SHORT EXERCISE
Copy exactly the lines from the one containing "What FreeCAD Python" to the one containing "from FreeCAD import", both lines included, and nothing else.

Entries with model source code
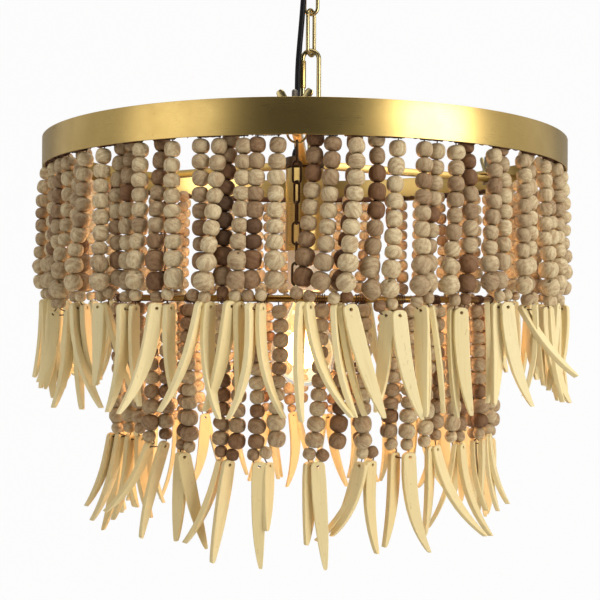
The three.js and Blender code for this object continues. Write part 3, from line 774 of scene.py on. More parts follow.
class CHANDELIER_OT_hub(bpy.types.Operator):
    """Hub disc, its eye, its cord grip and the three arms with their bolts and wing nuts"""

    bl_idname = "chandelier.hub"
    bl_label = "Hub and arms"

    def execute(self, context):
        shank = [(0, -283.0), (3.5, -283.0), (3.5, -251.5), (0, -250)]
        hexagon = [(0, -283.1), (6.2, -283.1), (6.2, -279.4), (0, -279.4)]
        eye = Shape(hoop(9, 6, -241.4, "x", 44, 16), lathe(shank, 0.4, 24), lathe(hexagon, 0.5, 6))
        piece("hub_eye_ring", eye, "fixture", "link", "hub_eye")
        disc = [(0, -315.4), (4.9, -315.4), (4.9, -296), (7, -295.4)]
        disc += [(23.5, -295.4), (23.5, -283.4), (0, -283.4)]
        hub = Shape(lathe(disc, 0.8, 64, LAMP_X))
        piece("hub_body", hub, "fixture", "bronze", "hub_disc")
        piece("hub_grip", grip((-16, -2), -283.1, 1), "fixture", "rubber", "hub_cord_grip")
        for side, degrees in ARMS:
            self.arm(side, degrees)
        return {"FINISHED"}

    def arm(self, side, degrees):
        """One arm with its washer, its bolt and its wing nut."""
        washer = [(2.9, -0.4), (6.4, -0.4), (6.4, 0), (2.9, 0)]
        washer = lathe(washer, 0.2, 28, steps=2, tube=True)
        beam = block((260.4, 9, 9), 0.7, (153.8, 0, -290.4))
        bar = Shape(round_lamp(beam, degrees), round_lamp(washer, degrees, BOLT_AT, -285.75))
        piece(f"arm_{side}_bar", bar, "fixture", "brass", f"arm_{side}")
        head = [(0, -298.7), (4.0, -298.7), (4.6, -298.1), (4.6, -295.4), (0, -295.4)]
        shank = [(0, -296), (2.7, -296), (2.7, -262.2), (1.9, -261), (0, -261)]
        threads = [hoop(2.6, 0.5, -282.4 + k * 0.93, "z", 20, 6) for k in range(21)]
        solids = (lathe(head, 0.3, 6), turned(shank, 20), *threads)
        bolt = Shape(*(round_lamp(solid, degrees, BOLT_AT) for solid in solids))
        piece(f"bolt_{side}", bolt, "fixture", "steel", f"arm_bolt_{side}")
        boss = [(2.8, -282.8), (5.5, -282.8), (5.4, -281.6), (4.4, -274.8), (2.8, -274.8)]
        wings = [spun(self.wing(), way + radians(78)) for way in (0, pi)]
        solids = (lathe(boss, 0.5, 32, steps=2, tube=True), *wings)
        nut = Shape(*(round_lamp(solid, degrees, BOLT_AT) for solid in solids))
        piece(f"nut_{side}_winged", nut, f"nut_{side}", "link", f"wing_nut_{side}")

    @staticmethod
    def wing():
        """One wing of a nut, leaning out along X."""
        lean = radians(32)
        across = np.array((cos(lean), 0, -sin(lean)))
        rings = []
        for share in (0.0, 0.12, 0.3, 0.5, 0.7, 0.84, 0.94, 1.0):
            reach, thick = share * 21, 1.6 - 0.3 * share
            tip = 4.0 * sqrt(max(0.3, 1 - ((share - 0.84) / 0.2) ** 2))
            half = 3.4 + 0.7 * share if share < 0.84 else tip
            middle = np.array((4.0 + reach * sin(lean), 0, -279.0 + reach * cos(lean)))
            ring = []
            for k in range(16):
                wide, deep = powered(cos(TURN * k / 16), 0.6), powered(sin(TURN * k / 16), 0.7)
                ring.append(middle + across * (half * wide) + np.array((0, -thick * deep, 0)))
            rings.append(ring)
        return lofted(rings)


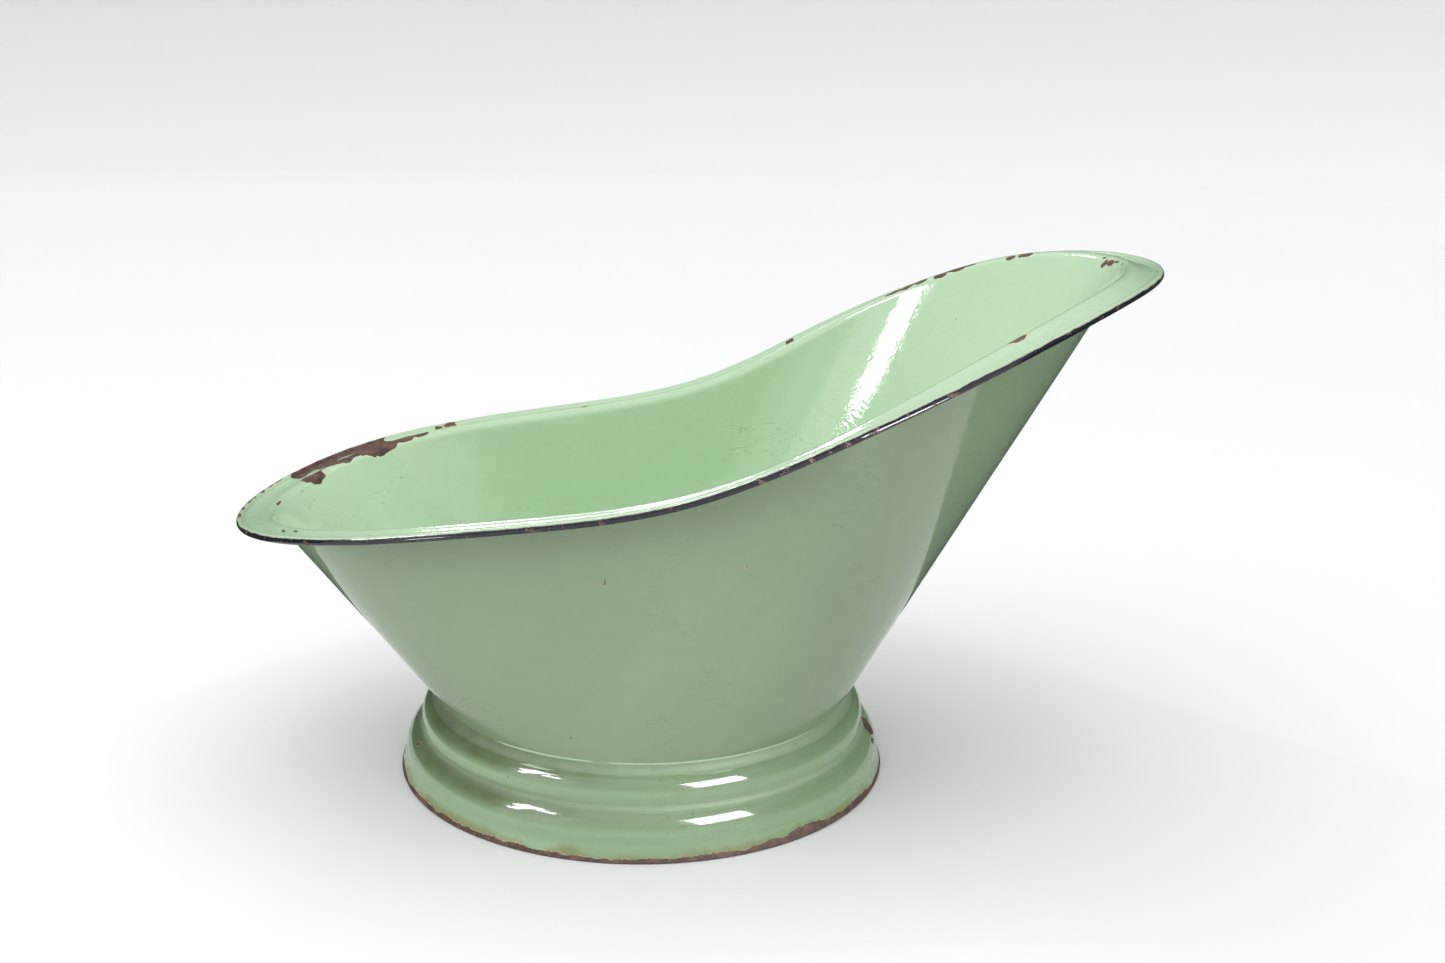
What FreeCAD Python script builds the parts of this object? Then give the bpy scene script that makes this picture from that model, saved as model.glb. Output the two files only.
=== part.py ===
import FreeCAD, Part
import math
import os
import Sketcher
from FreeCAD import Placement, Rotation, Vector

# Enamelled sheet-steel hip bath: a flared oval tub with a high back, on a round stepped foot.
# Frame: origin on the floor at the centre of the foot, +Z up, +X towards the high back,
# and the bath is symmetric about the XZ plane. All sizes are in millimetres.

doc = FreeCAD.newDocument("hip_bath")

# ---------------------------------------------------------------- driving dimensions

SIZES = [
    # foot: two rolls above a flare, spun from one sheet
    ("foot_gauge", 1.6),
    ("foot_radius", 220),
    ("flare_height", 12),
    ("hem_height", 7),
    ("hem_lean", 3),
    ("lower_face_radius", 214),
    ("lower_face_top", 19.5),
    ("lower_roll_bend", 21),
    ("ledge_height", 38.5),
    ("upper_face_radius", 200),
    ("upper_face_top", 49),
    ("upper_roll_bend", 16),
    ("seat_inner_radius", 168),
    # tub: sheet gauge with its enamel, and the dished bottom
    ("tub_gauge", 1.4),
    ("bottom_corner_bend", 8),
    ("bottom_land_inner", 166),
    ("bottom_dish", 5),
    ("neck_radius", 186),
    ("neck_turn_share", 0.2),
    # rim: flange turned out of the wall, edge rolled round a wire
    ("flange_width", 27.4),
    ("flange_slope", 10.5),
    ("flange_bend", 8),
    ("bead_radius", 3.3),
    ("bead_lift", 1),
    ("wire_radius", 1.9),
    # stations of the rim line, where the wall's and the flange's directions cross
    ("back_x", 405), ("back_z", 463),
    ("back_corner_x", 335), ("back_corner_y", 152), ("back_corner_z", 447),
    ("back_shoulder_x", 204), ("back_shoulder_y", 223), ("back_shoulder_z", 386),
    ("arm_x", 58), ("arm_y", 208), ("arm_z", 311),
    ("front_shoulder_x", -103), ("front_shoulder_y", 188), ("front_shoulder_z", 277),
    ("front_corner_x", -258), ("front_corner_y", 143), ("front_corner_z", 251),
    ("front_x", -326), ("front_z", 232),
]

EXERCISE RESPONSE
What FreeCAD Python script builds the parts of this object? Then give the bpy scene script that makes this picture from that model, saved as model.glb. Output the two files only.
=== part.py ===
import FreeCAD, Part
import math
import os
import Sketcher
from FreeCAD import Placement, Rotation, Vector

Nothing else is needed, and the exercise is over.